If you are taking a greyhound home
to meet a family cat, introduce them immediately
with the dog muzzled. Hopefully the cat will let
him know that he was there first and gain respect
, but always be aware especially if the cat
decides to run.
We ourselves have a few dogs that
would not mix with certain breeds but this is a
manageable situation. It is up to you to judge
when or if your dog can go off the lead. You may
even take your dog up to a training school just
to let him know there are other breeds of dog.
This is the same as you would do with a puppy
only sadly these dogs do not get a puppyhood so
it is all new to them.
Considering greyhounds lead a life
whereby their main contact is with their own or
their trainers, they seem to be especially good
with children. In all cases interaction with any
dog (not only greyhounds) and children, no matter
how trustworthy either are, should be supervised.
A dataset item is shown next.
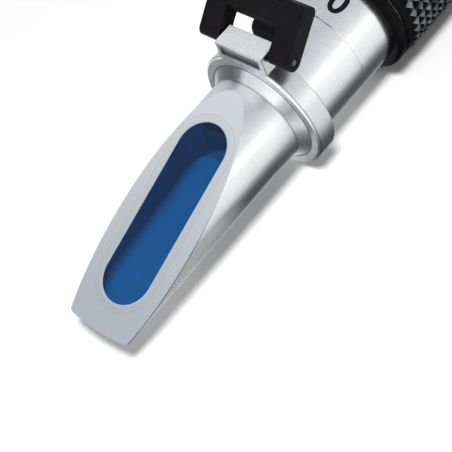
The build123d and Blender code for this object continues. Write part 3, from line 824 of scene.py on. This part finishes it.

Greyhounds are primarily a sprinting
breed rather than an endurance one. They are
happy with a minimum of two twenty minute walks a
day but will take more. The rest of the time they
are quite content to lie on your couch.
If you would like any of us from
Greyhound Rescue to be with you the first time
you allow your dog off the lead please do not
hesitate to contact us, we shall be only too
happy to accompany you. A few tasty treats in
your pocket e.g. cheese or sausage is a very good
idea to tempt your dog back.
Always make sure your dog has a
house collar which he keeps on permanently with a
name tag with your telephone number, address and
the dogs name. This should also apply to the
collar he wears to go out in, in fact it is
illegal not to have this identification. You can
obtain a disc from the Pet Cabin at Queens Road
who make them up while you wait or you can order
them from your vets or some other pet stores.